The event is a cultural force that draws you in with positive energy, love and openness. By day you’ll hear Dreamtime stories, watch artists weave and create cultural masterpieces and, you’ll witness Australia’s most authentic Indigenous dance competition. By night you’ll be entertained with more traditional dancing and live contemporary music by Indigenous artists.

The festival is all about the preservation and celebration of Aboriginal culture and you’ll see this from the opening ceremony through to the closing ceremony.

Aboriginal Quinkan Rock Art in Laura

Psst! A must-do, while you’re in Laura, is the Quinkan Ancient Rock Art Trail. It’s one of the top 10 rock art sites in the world and when you see it, you’ll know why.


  • The Laura Aboriginal Dance Festival is a dry event. Please do not bring alcohol onto the campground. If you like, you can grab a beer at the Local Pub instead.
  • Although there are some food stalls at the festival, it’s always best to prepare/bring your own food as well.
  • Remember to bring your own drinking water.
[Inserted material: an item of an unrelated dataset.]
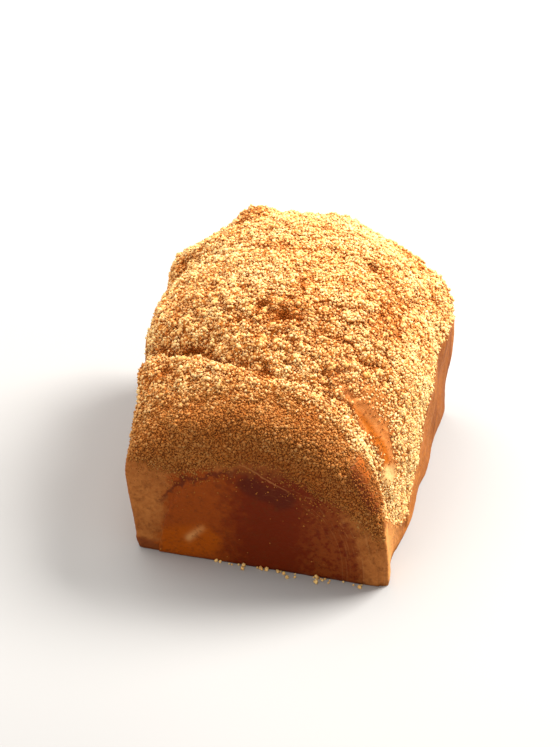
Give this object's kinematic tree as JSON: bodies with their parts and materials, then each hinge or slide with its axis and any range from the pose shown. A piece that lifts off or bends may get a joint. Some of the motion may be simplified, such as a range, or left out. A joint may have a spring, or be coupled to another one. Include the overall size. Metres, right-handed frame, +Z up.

The festival only uses bore water.
  • There are shower and toilet facilities on the campground.
  • There’s NO EFTPOS in Laura, so remember to bring cash.
  • If you need access to the Internet, there is Hi-Speed ADSL available at the Quinkan Hotel.
  • There is limited mobile phone reception in Laura. Use this as your excuse to get off the grid.


Laura Aboriginal Dance Festival Welcome Ceremony

The opening ceremony of the festival is a powerful ‘Welcome to Country’.

Laura Aboriginal Dance Festival - Dancing

Performers of all ages express their culture through dance. The festival is hosted on sacred bora ground (ceremony site) where families meet kin – new and old – and pass on their ancectors’ rich history.

Laura Aboriginal Dance Festival - Torres Strait Performer

Communities travel from far and wide to proudly showcase their heritage. In the past, performers have travelled from remote areas such as Aurukun, Bamaga, Coen and the Torres Strait.

Laura Aboriginal Dance Festival - Body Paint

The body paint of clay and ochre communicate traditions, stories and cultural laws, just like the performances themselves.